## The problem
Give all of the lines again, with nothing added or dropped.

────────────────────

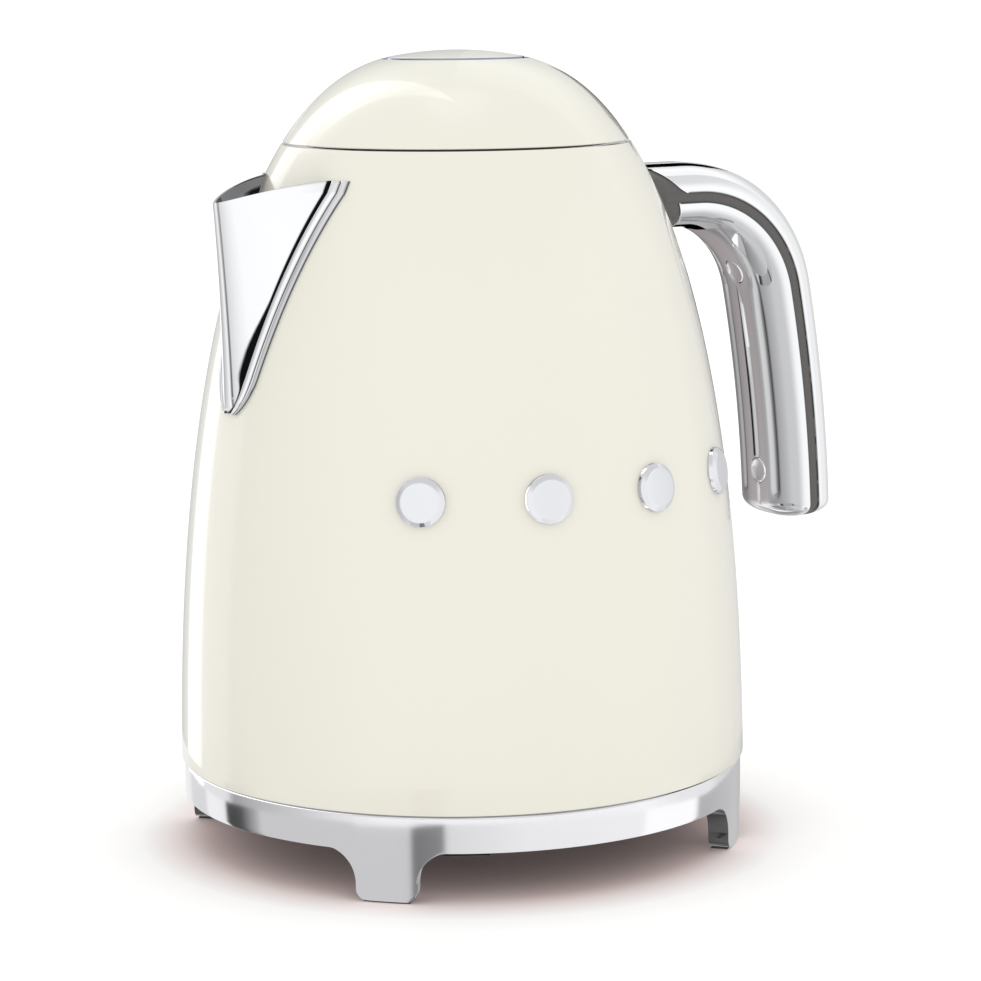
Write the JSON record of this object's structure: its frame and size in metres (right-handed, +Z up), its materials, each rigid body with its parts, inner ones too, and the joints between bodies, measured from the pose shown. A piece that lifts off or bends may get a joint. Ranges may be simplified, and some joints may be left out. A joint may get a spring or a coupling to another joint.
{
  "type": "electric kettle",
  "caption": "Cordless electric kettle: domed painted jug with a folded chrome spout, hooked chrome handle, hinged lid with a release button, power lever, and a footed swivel base.",
  "frame": {"origin": "on the jug's vertical axis, in the plane that the foot pads stand on", "axes": "+Z up along the jug's axis, +X towards the handle with the spout along -X, +Y completes the right-handed set"},
  "size_m": [0.2255, 0.1764, 0.2448],
  "materials": {
    "body_paint": "glossy enamel paint",
    "lid_paint": "glossy enamel paint",
    "base_metal": "polished with a fine satin grain",
    "spout_chrome": "mirror polish",
    "handle_chrome": "mirror polish",
    "stud_chrome": "polished",
    "handle_dark": "satin",
    "grey_plastic": "fine moulded grain",
    "base_plastic": "fine moulded grain",
    "white_plastic": "fine moulded grain",
    "foot_rubber": "matte",
    "inner_steel": "brushed",
    "element_steel": "dull",
    "contact_brass": "bright",
    "window_clear": "clear moulded plastic, tinted"
  },
  "bodies": {
    "base": {"base_ring": "base_metal", "foot_pads": "foot_rubber", "base_tray": "base_plastic", "base_under_cover": "base_plastic", "cord_spool": "base_plastic", "cord_gland": "foot_rubber", "base_connector": "grey_plastic", "connector_contacts": "contact_brass", "base_screws": "inner_steel"},
    "coupler": {"jug_coupler": "grey_plastic"},
    "jug": {"body_shell": "body_paint", "badge_studs": "stud_chrome", "jug_bottom_cover": "base_plastic", "heating_plate": "inner_steel", "plate_seal": "foot_rubber", "heating_element": "element_steel", "control_unit": "white_plastic", "bimetal_discs": "contact_brass", "steam_tube": "white_plastic", "lever_bracket": "grey_plastic", "lever_pin": "inner_steel", "spout": "spout_chrome", "spout_filter_frame": "white_plastic", "filter_mesh": "inner_steel", "water_window": "window_clear", "window_frame": "stud_chrome", "neck_ring": "grey_plastic", "hinge_bracket": "grey_plastic", "hinge_pin": "inner_steel", "hinge_spring": "inner_steel", "handle_core": "handle_dark", "handle_outer_shell": "handle_chrome", "handle_inner_shell": "handle_chrome", "handle_plugs": "handle_chrome", "grip_screws": "inner_steel", "handle_bracket": "inner_steel", "handle_screws": "inner_steel"},
    "lever": {"power_lever": "handle_chrome", "lever_knob": "handle_chrome"},
    "lid": {"lid_shell": "lid_paint", "lid_carrier": "grey_plastic", "lid_inner_cover": "grey_plastic", "lid_gasket": "foot_rubber", "lid_hinge_arm": "grey_plastic", "button_bezel": "stud_chrome", "lid_screws": "inner_steel", "button_spring": "inner_steel"},
    "button": {"lid_button": "lid_paint", "button_stem": "white_plastic"},
    "latch": {"lid_latch": "white_plastic"}
  },
  "joints": [
    {"name": "jug_lift", "type": "slide", "parent": "base", "child": "coupler", "axis": [0, 0, 1], "range_m": [0, 0.06]},
    {"name": "jug_swivel", "type": "hinge", "parent": "coupler", "child": "jug", "pos_m": [0, 0, 0.03], "axis": [0, 0, 1], "continuous": true},
    {"name": "lid_hinge", "type": "hinge", "parent": "jug", "child": "lid", "pos_m": [0.053, 0, 0.2185], "axis": [0, 1, 0], "range_deg": [0, 80]},
    {"name": "button_press", "type": "slide", "parent": "lid", "child": "button", "axis": [0, 0, -1], "range_m": [0, 0.0025], "stiffness_N_per_m": 500, "springref_m": -0.002, "deforming": ["button_spring"]},
    {"name": "latch_slide", "type": "slide", "parent": "lid", "child": "latch", "axis": [1, 0, 0], "range_m": [0, 0.0025]},
    {"name": "power_lever_tip", "type": "hinge", "parent": "jug", "child": "lever", "pos_m": [0.07, 0, 0.035], "axis": [0, 1, 0], "range_deg": [0, 12]}
  ],
  "couplings": [
    {"joint": "latch_slide", "follows": "button_press", "ratio": 1}
  ]
}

────────────────────

## Written response
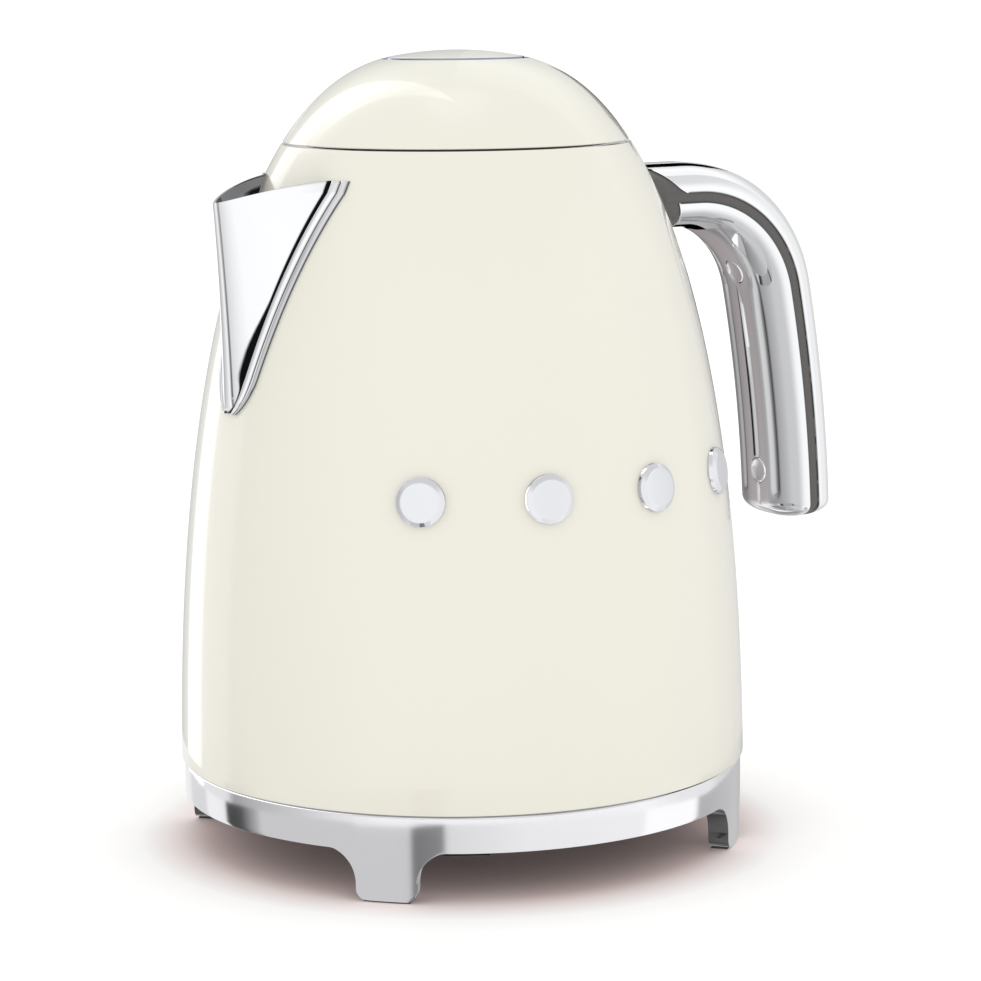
Write the JSON record of this object's structure: its frame and size in metres (right-handed, +Z up), its materials, each rigid body with its parts, inner ones too, and the joints between bodies, measured from the pose shown. A piece that lifts off or bends may get a joint. Ranges may be simplified, and some joints may be left out. A joint may get a spring or a coupling to another joint.
{
  "type": "electric kettle",
  "caption": "Cordless electric kettle: domed painted jug with a folded chrome spout, hooked chrome handle, hinged lid with a release button, power lever, and a footed swivel base.",
  "frame": {"origin": "on the jug's vertical axis, in the plane that the foot pads stand on", "axes": "+Z up along the jug's axis, +X towards the handle with the spout along -X, +Y completes the right-handed set"},
  "size_m": [0.2255, 0.1764, 0.2448],
  "materials": {
    "body_paint": "glossy enamel paint",
    "lid_paint": "glossy enamel paint",
    "base_metal": "polished with a fine satin grain",
    "spout_chrome": "mirror polish",
    "handle_chrome": "mirror polish",
    "stud_chrome": "polished",
    "handle_dark": "satin",
    "grey_plastic": "fine moulded grain",
    "base_plastic": "fine moulded grain",
    "white_plastic": "fine moulded grain",
    "foot_rubber": "matte",
    "inner_steel": "brushed",
    "element_steel": "dull",
    "contact_brass": "bright",
    "window_clear": "clear moulded plastic, tinted"
  },
  "bodies": {
    "base": {"base_ring": "base_metal", "foot_pads": "foot_rubber", "base_tray": "base_plastic", "base_under_cover": "base_plastic", "cord_spool": "base_plastic", "cord_gland": "foot_rubber", "base_connector": "grey_plastic", "connector_contacts": "contact_brass", "base_screws": "inner_steel"},
    "coupler": {"jug_coupler": "grey_plastic"},
    "jug": {"body_shell": "body_paint", "badge_studs": "stud_chrome", "jug_bottom_cover": "base_plastic", "heating_plate": "inner_steel", "plate_seal": "foot_rubber", "heating_element": "element_steel", "control_unit": "white_plastic", "bimetal_discs": "contact_brass", "steam_tube": "white_plastic", "lever_bracket": "grey_plastic", "lever_pin": "inner_steel", "spout": "spout_chrome", "spout_filter_frame": "white_plastic", "filter_mesh": "inner_steel", "water_window": "window_clear", "window_frame": "stud_chrome", "neck_ring": "grey_plastic", "hinge_bracket": "grey_plastic", "hinge_pin": "inner_steel", "hinge_spring": "inner_steel", "handle_core": "handle_dark", "handle_outer_shell": "handle_chrome", "handle_inner_shell": "handle_chrome", "handle_plugs": "handle_chrome", "grip_screws": "inner_steel", "handle_bracket": "inner_steel", "handle_screws": "inner_steel"},
    "lever": {"power_lever": "handle_chrome", "lever_knob": "handle_chrome"},
    "lid": {"lid_shell": "lid_paint", "lid_carrier": "grey_plastic", "lid_inner_cover": "grey_plastic", "lid_gasket": "foot_rubber", "lid_hinge_arm": "grey_plastic", "button_bezel": "stud_chrome", "lid_screws": "inner_steel", "button_spring": "inner_steel"},
    "button": {"lid_button": "lid_paint", "button_stem": "white_plastic"},
    "latch": {"lid_latch": "white_plastic"}
  },
  "joints": [
    {"name": "jug_lift", "type": "slide", "parent": "base", "child": "coupler", "axis": [0, 0, 1], "range_m": [0, 0.06]},
    {"name": "jug_swivel", "type": "hinge", "parent": "coupler", "child": "jug", "pos_m": [0, 0, 0.03], "axis": [0, 0, 1], "continuous": true},
    {"name": "lid_hinge", "type": "hinge", "parent": "jug", "child": "lid", "pos_m": [0.053, 0, 0.2185], "axis": [0, 1, 0], "range_deg": [0, 80]},
    {"name": "button_press", "type": "slide", "parent": "lid", "child": "button", "axis": [0, 0, -1], "range_m": [0, 0.0025], "stiffness_N_per_m": 500, "springref_m": -0.002, "deforming": ["button_spring"]},
    {"name": "latch_slide", "type": "slide", "parent": "lid", "child": "latch", "axis": [1, 0, 0], "range_m": [0, 0.0025]},
    {"name": "power_lever_tip", "type": "hinge", "parent": "jug", "child": "lever", "pos_m": [0.07, 0, 0.035], "axis": [0, 1, 0], "range_deg": [0, 12]}
  ],
  "couplings": [
    {"joint": "latch_slide", "follows": "button_press", "ratio": 1}
  ]
}